Откуда-то вынырнули дедовы собутыльники. Дед оживленно стал объяснять им, что вот, мол, есть на свете такие люди — нумидийцы, покупают всякое барахло, самые, кажись, ненужные вещи. Одни монеты собирают, намедни москвичи приезжали, так я им целый кошель наших сибирских медяков насыпал, а другие так даже — старые бумажные деньги, я их, сам знаешь на что пустил бы, а выходит и это товар…
И тут только меня осенило — перепутал мой дед нумизматов с нумидийцами.
Еле сдерживая смех, начал было растолковывать ему, что к чему. Куда там, дед и слушать не хочет.
— Это, может, вас так по-научному зовут, только что-то не больно красиво получается, нумидиец куда лучше! Ты вот что скажи — иконы тебе нужны? Старинные, медные? Старуха моя Зосиму с Савватием повесила, а остальные я в корзинку поскладал да и снес на вышку… А вот без почина ты от меня все равно не уйдешь, смотрел-смотрел, да и проглядел хорошую вещь, а еще нумидиец! Гляди-ка!
И дед, что называется из-под самого моего носа, разворошив кучу лома, поднял на широкой, как лопата, ладони потускневший от времени колокольчик.
— Во, бери! Может, тройку свою когда заведешь! А ну, расступись, народ!
Дед тряхнул колокольчиком — и над базарным шумом и гомоном взвился и понесся чистый, громкоголосый радостный звон.
— Бери! Рупь — не торгуясь! Ведь на ём надпись даже имеется…
Медленно поворачиваю колокольчик, разбираю стершиеся буквы — мастер… Федос… Веденеев… То ли — 1815, то ли 1875 год. В верхней суженной чисти, между двуглавыми орлами цифра 3 — третий номер.
Вся бражная компания во главе с дедом смотрит на меня выжидающе, гипнотизирует осоловевшими затуманенными взглядами — неужели дурень возьмет?

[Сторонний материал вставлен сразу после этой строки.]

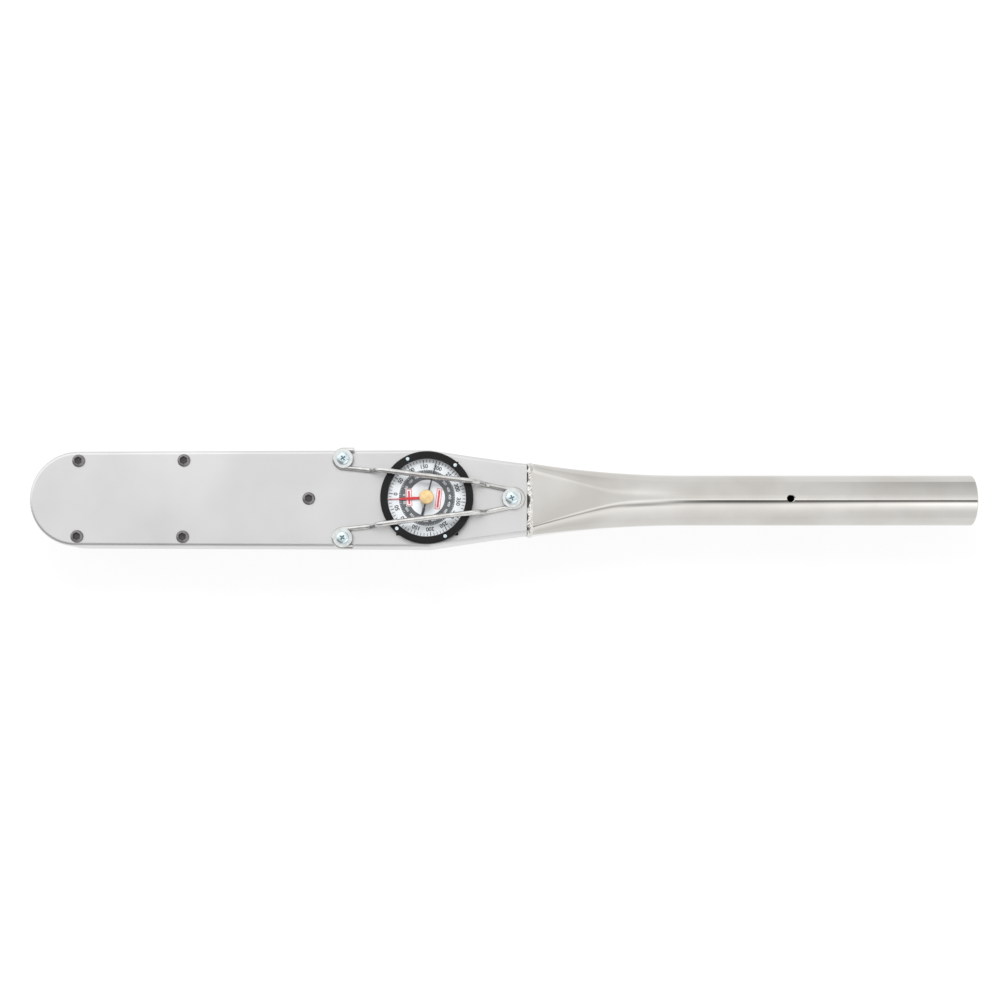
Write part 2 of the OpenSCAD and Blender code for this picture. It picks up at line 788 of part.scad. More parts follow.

После секундного колебания даю рубль и получаю в собственное владение троечный колокольчик, еще раз мужественно укрепив за собой репутацию неисправимого чудака.
Подходя к гостинице, я вспомнил слова моего нового знакомца: "Чудной вы народ, нумидийцы, заполошные какие-то, как влюбленные!". И невольно подумал — боже мой, какое поразительное совпадение — таежный сибирский дед и великий книголюб Анатоль Франс, назвавший коллекционеров счастливыми людьми, словно сговорившись, высказали, по сути дела, одну и ту же мысль. Ведь согласитесь с тем, что все влюбленные тоже необыкновенно счастливые люди.
На следующий день, без стука, снова под хмельком, дед ввалился ко мне в номер с тяжеленным свертком медных икон и с малюсеньким колокольчиком.
— А это — родной внучек того, что ты вчерась у меня купил. Бери и его, грех родню разлучать!
Так нежданно-негаданно было положено начало новой коллекции.
Сегодня в ней три десятка подшейных и дужных колокольчиков. У каждого из них своя история, своя неразгаданная судьба, наверно, своя память.
Кто знает — может быть, колокольчики с короткой надписью "Дар. Валдая" тревожно и тоскливо звенели на тройках, уносивших в далекую Сибирь жен сосланных декабристов.
А эти — с задорными прибаутками — "Езди веселись, купи не скупись", "Кого люблю, того и дарю" заливались ликующей песней, вторя радости возвращавшегося из псковской глуши в блистательную столицу опального Пушкина, или, крепко подвязанные по древнему русскому обычаю, скорбно молчали морозной ночью на пути в Святогорский монастырь, оплакивая смерть русского гения.
Одни из колокольчиков отлиты на заводах Веденеева, Чернигина, Трошина и Бадянова в селе Пурехе Нижегородской губернии. В том самом Пурехе, что стояло на Ярославском почтовом тракте и было даровано спасителю Москвы князю Дмитрию Михайловичу Пожарскому. Другие — на заводе братьев Гомулиных в селе той же губернии — Павлово, с давних времен известном еще и своим замочным промыслом. Наконец, третьи — прославили на всю страну древнее владение Господина Великого Новгорода — село, а затем город Валдай.
"Дар Валдая" — так сердечно, просто и ласково назвал когда-то русский народ ямские колокольчики. Именно "дар", а не как-нибудь иначе. И действительно, не один десяток лет щедро одаривали ими всю Россию валдайские умельцы.
О поселении, расположившемся на берегу Валдайского озера, впервые упоминается в летописях 1495 года.
Не баловала жизнь радостями первых поселян. В один из своих походов на Новгород не моргнув глазом предал село огню и мечу грозный московский царь Иван Васильевич. В 1611 году его разорили шведы.